George D. Vernescu (1 July 1829 – 3 July 1900) was a Wallachian-born Romanian politician.

== Early life ==
Born in Bucharest, he attended school there until 1855, when he left for the University of Paris. Two years later, he obtained a doctorate in law from that institution.

== Early career ==
Vernescu subsequently returned home and practiced law, amassing a substantial fortune. In 1864, during the reign of Alexandru Ion Cuza, he was named to the state council. From January to June 1865, he served as Minister of Justice and Religious Affairs in the cabinet of Constantin Bosianu, and was also part of the new Senate.
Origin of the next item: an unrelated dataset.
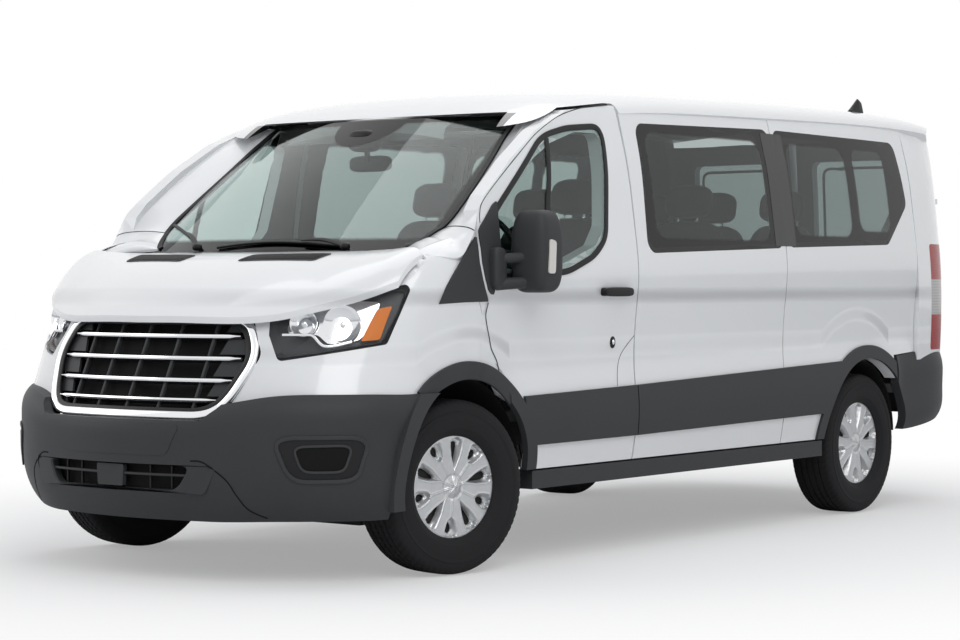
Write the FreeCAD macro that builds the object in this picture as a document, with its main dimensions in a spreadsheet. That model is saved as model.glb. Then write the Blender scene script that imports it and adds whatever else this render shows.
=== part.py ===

Elected to the constituent assembly of 1866, he was among the founders of the National Liberal Party (PNL) in 1875. In 1867, Vernescu was sent to the Assembly of Deputies; he returned to the Senate in 1876.

== Political career ==
From July 1876 to January 1877, Vernescu was Interior Minister under Ion C. Brătianu. Back in the Assembly, he served as its president from June to November 1878. In early 1880, he quit the PNL and formed a moderate group, the Sincere Liberal Party. Forming an alliance with Lascăr Catargiu's Conservatives, he formed an ad hoc organization in March 1884, the Liberal-Conservative Party, that based itself on opposing the Brătianu government. From November 1888 to March 1889, he was again Justice Minister, under Theodor Rosetti. He was then Finance Minister twice: March to November 1889, under Catargiu; and February to November 1891, under Ioan Emanoil Florescu. Subsequently, he returned to the PNL.